Mr. Block’s booklet explains how to handle investment income, U.S. Savings Bond interest, capital gains and losses, and shifting wealth to heirs. The book also explains, and this is extremely complicated, how to know what tax bracket you’re in. This will determine how much you put into a pension plan and whether you take your payout in installments or as a lump sum when you leave your company.
The tax bite at retirement can be horrendous unless you handle it correctly, Mr. Block said. In the book he gives several different payout and rollover scenarios, with suggestions on how to know which option is best for you. The answer depends on your tax bracket. You will also find out about the Alternative Minimum Tax, which once affected only the wealthy and is now snaring middle-income folks. It’s a special problem at a time of transition, such as the year you sell your house, cash in a retirement plan, and go full-timing.
According to Mr. Block, if you are in a 35 percent federal and state tax bracket, and can use legal strategies to trim taxes by $2,000, the savings provides the same purchasing power as almost $3,080 of additional pretax income.
These are just a few tidbits from the feast of information provided in this inexpensive booklet. Order Year Round Savings for $11.95 postage paid or $9.95 via e-mail from Julian Block, 3 Washington Square #1-G, Larchmont, NY 10538; email@example.com. Also available are his guides Dependency Exemptions; Marriage and Divorce; Home Sales; and Travel & Moving Expenses. For any two reports, send $21 ($17 for the e-mail version); for three reports, send $26 ($21 if e-mailed); for four reports send $29 ($24 if e-mailed). You must indicate which reports you’d like to receive. The reports are issued new each year to keep up with the fast-changing tax laws.
Books for travelers
The second edition of Frommer’s Exploring America By RV ($16.99, John Wiley & Sons) by Shirley Slater and Harry Basch is an excellent armchair read and a practical guide to trip planning. It tells where to eat in or get takeout; where to write for more information; where to splurge; and where to camp, raft, bicycle, and sightsee. The first part of the book is about general RVing issues. The second section describes RV adventures in Utah, Alaska, the Dakotas, the Rio Grande Valley, the Heartland, the Florida Keys, the Blue Ridge Mountains, and New England. It can be purchased in bookstores, from online booksellers, or from the publisher’s Web site, www.wiley.com.
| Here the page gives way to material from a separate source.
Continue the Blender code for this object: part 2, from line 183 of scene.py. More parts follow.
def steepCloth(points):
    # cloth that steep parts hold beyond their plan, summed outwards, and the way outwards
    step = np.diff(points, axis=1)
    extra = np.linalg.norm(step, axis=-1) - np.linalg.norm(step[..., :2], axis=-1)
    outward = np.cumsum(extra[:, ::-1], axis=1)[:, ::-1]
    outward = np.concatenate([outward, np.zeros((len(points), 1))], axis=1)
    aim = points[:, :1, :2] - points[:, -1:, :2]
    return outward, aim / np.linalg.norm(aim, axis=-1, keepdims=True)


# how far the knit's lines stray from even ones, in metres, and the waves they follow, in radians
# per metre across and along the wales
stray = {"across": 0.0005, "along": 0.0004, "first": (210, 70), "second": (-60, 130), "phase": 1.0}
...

The Rough Guide to Yosemite National Park ($9.95, Rough Guides) is compact enough to fit in a vest pocket, yet it describes dozens of hikes, sites, things to do, campgrounds, precautions, and routes in this park. Maps and elevations are a huge help, as they include information about the length of each hike and how high you’ll be going. Look for this guide in bookstores, or online booksellers, or go to www.roughguides.com.